After a week off to let his hurt hamstring to heal, Aaron Rodgers and the rest of the Packers made a dominant showing over the rival Bears, building an insurmountable 42–0 lead in the first half. After forcing a Bears' punt, Rodgers marched the Packers 71 yards in 12 plays to take a 7–0 lead on a touchdown pass to Brandon Bostick on fourth-and-goal. The Bears' following possession lasted only two plays as Micah Hyde intercepted Jay Cutler and returned the ball 9 yards to the Bears 23-yard line. Four plays later Rodgers connected with Andrew Quarless for a 4-yard touchdown. After another punt by the Bears, the Packers went 72 yards in three plays. After the first two plays went for −1 yard, Rodgers hit Jordy Nelson for a 73-yard touchdown pass on the first play of the second quarter. After a three-and-out by the Bears offense, Rodgers once again hit Nelson for a 40-yard touchdown pass on the fourth play of the Packers responding drive. The Bears started to move the ball on their next drive as they drove 70 yards, but turned the ball over on downs at the Packers 4-yard line. The Packers responded by driving 95 yards with Rodgers hitting Eddie Lacy for a 56-yard touchdown on a screen pass, extending the lead to 35–0. The Bears turned the ball over on downs again on their next drive. After both teams lost fumbles, Rodgers hit Randall Cobb, making the score a 42–0 run-over. On their second possession of the second half, Mason Crosby extended the Packers' lead to 45–0. The Bears finally got the scoreboard on their next drive as Cutler connected with Brandon Marshall for a 45-yard touchdown pass to cap of a 75-yard drive. Crosby connected on a 20-yard field goal next and after a three-and-out each, Casey Hayward intercepted Cutler and returned it 82 yards for a touchdown, extending the score to 55-7 early in the fourth quarter. Chris Williams returned the ensuing kickoff 101 yards for a touchdown, making the final score 55–14. Rodgers threw six first-half touchdowns, which matched the Packers' single-game record (with Matt Flynn) and the NFL record for touchdowns in a half (with Daryle Lamonica, 1969). The final score of 55 points tied a Lambeau Field record and Rodgers threw his NFL-record 16th scoring pass of 70 yards or more.

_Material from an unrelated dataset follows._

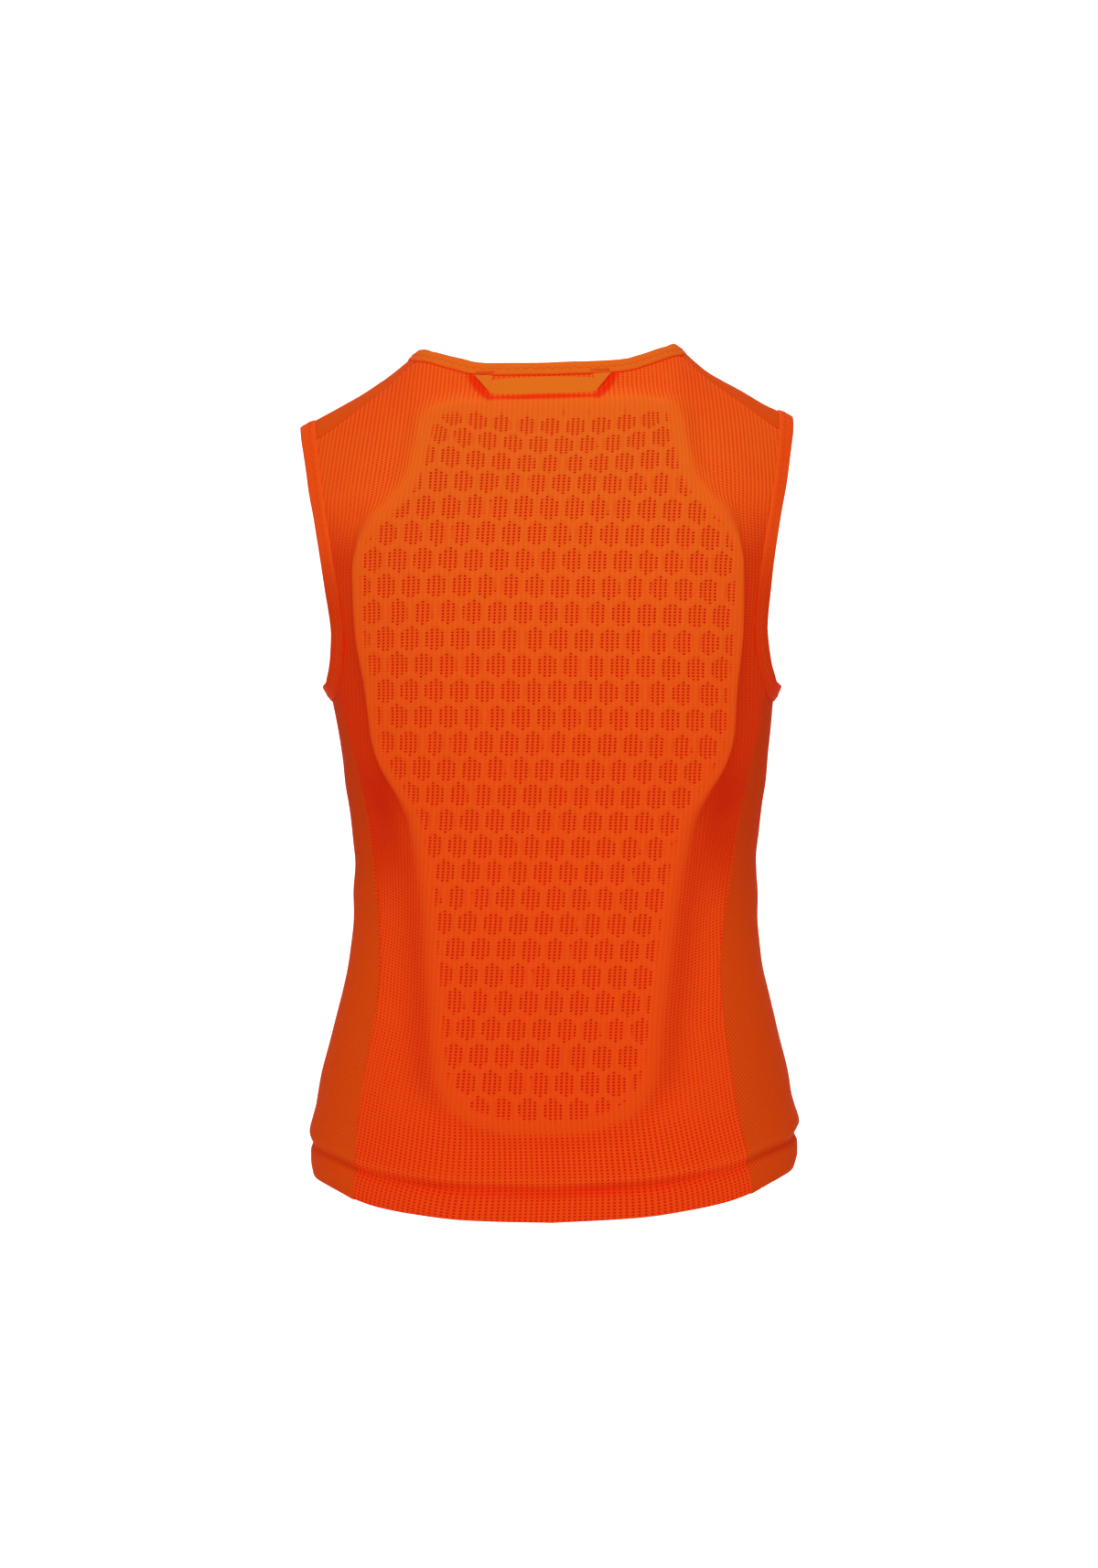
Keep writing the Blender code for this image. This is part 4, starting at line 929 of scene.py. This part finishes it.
def knit_place(spots, x, z):
    """Column and row of the mesh's pinholes, as the cloth is pulled over the body."""
    heights = np.arange(-650.0, 20.0)
    counted = np.cumsum(1 / KNIT.read("rows", heights))
    ax = np.abs(x)
    beside = ax - PAD_OUTLINE.read("half", np.clip(z, -510, -75))
    t = np.clip((beside + 25) / 50, 0, 1)
    rise = 0.3 * (50 * (t ** 3 - t ** 4 / 2) + np.maximum(beside - 25, 0))
    sag = 1.0 - 1.6 * smooth(z, -280, -160)
    row = np.interp(z - sag * rise, heights, counted)
    steps = np.hypot(np.diff(spots[..., 0], axis=1), np.diff(spots[..., 1], axis=1))
    girth = np.hstack([np.zeros((len(x), 1)), np.cumsum(steps, axis=1)])
    middle = int(np.argmin(ax[0]))
    girth = girth - girth[:, middle:middle + 1] + x[:, middle:middle + 1]
    outer = np.maximum(smooth(beside, -5, 35), 1 - smooth(z, *ABOVE_HEM))
    share = 1 + (KNIT.read("share", z) - 1) * outer
    # Over the shoulders the files stay nearly upright, as seen from behind.
    reach = np.arange(200.0)
    closer = np.cumsum(0.12 * smooth(reach, 30, 90) + 0.13 * smooth(reach, 122, 150))
    upright = ax + np.interp(ax, reach, closer)
    upright = upright + 0.105 * (z + 110) * smooth(z, -150, -90) * smooth(ax, 20, 140)
    over = smooth(z, *UPRIGHT_FILES) * smooth(beside, -12 - 48 * smooth(z, -85, -45), 10)
    # Beside the pad's foot they are closer again, and fan out to the hem.
    closer = np.cumsum(0.15 * smooth(reach, 60, 100))
    foot = np.interp(ax, reach, closer) * (1 - smooth(z, *ABOVE_FOOT))
    foot = foot + 0.13 * np.minimum(z + 475, 0) * smooth(ax, 25, 150)
    column = girth / share * (1 - over) + np.sign(x) * (upright * over + foot)
    return (column - KNIT_LEAN * z) / KNIT_STEP[0], row


# ---- cloth ----
ROOT, PULL = "vest", "pull"


def finish_piece(piece, slot, *nodes):
    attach(piece, ROOT)
    if nodes:
        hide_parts(*nodes)
    return piece


def rim_of(*distances):
    return np.clip(np.minimum.reduce(distances), 0.0, FAR)


def panel(name, hand, outer, inner, material, attributes):
    """A shell that is worked out for the right and mirrored for the left."""
    return shell(name, mirrored(outer, hand), mirrored(inner, hand), material, attributes)


def back_panel(material):
    columns, rows = 200, 320
    x, z = fan(BACK, np.linspace(-1, 1, columns + 1), back_spaced(rows))
    lift, ramp, field, across, down = back_lift(x, z)
    spots, normals = on_body(BACK, x, z)
    outer = spots + normals * lift[..., None]
    plain = (ramp * pad_rise(z) + creases(BACK_CREASES, x, z) * (1 - ramp)
             + hem_lift(BACK, x, z) * 0.3)
    inner = spots + normals * (plain - CLOTH_WALL - WELL_DEPTH * ramp)[..., None]
    ax = np.abs(x)
    arm, side, top = seam_distances(BACK, x, z)
    by_neck = ax < YOKE_NECK[BACK] + 2
    neck = np.where(by_neck, top, FAR)
    rim = rim_of(arm, neck, np.where(by_neck, FAR, top * 0.9), side)
    # Painted shadow shows along the seam at the neck, and along the armhole in two short stretches.
    gaps = sum(1 - smooth(np.abs(z - level), 8, 12) for level in ARMHOLE_SEAM_SHOWS)
    strength = np.where(neck < 6, 1.0, 0.0) + np.where(arm < 6, 0.06 + 0.94 * gaps, 0.0)
    # Painted shade on the flanks below the armholes and beside the pad's lower sides.
    flank = smooth(ax, 88, 122) * band(z, *FLANK_SHADE) * (1 - ramp)
    beside = bell(field + 17, 11.0) * band(z, *PAD_SIDE_SHADE)
    shade = np.clip(0.68 * flank + 0.30 * beside, 0, 1)
    # Painted red shade in the hem's groove and round the hanger loop, and a painted highlight on the
    # hem's ridge.
    above = z - hem_line(BACK, x) - HEM_TURN
    groove = bell(above + 1.0, 3.6) * (0.75 + 0.45 * bell(x - 12, 60))
    red_shade = np.clip(0.50 * groove + creases(LOOP_SHADE, x, z), 0, 1)
    tone = back_tone(z, shade, red_shade - 0.24 * bell(above - 6.5, 2.6))
    # The light falls on the slope above the pad and on the shoulders, and from the right.
    slope = bell(field + 9, 8.0) * smooth(z, *LIT_SLOPE)
    tone[..., :3] *= (1 + 0.20 * slope)[..., None]
    tone[..., 0] *= 1 + 0.20 * (1 - ramp) * smooth(z, *LIT_SHOULDERS) + 0.0003 * x
    tone[..., 1:3] *= (1 + 0.0004 * x)[..., None]
    column, row = knit_place(spots, x, z)
    # How strongly the pinholes show their painted shade: more towards the hem's foot, less on its
    # ridge.
    open_cloth = 0.90 + 0.08 * np.sin(x / 31.0 + z / 47.0) + 0.5 * (1 - smooth(z, *OPEN_HEM))
    open_cloth = open_cloth * (1 - 0.35 * bell(above - 7, 8.0))
    piece = shell("back_mesh_panel", outer, inner, material, {
        "knit": xyz(column, row, rim), "cell": xyz(across, down, field),
        "extra": xyz(np.clip(strength, 0, 1), open_cloth, 0.0), "tone": tone}, coarse=2)
    return finish_piece(piece, "mesh", "back_panel")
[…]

The Bears also became the first NFL team in over 90 years to give up over 50 points in consecutive games.

| Quarter | 1 | 2 | 3 | 4 | Total |
|---|---|---|---|---|---|
| Bears | 0 | 0 | 7 | 7 | 14 |
| Packers | 14 | 28 | 6 | 7 | 55 |

====Week 11: vs. Philadelphia Eagles====

The Packers' utter dominance continued with another overwhelming performance over another NFC power, the Eagles. Aaron Rodgers broke Tom Brady's mark of 288 passes at home without being intercepted. The Green Bay quarterback set several other records for passing at home, including an NFL-record 29 straight touchdown passes without an interception.

The Packers scored touchdowns on all three parts of the team, offense, defense, and special teams. Julius Peppers returned an interception for a touchdown, his second of the year, and Micah Hyde returned a punt for a touchdown.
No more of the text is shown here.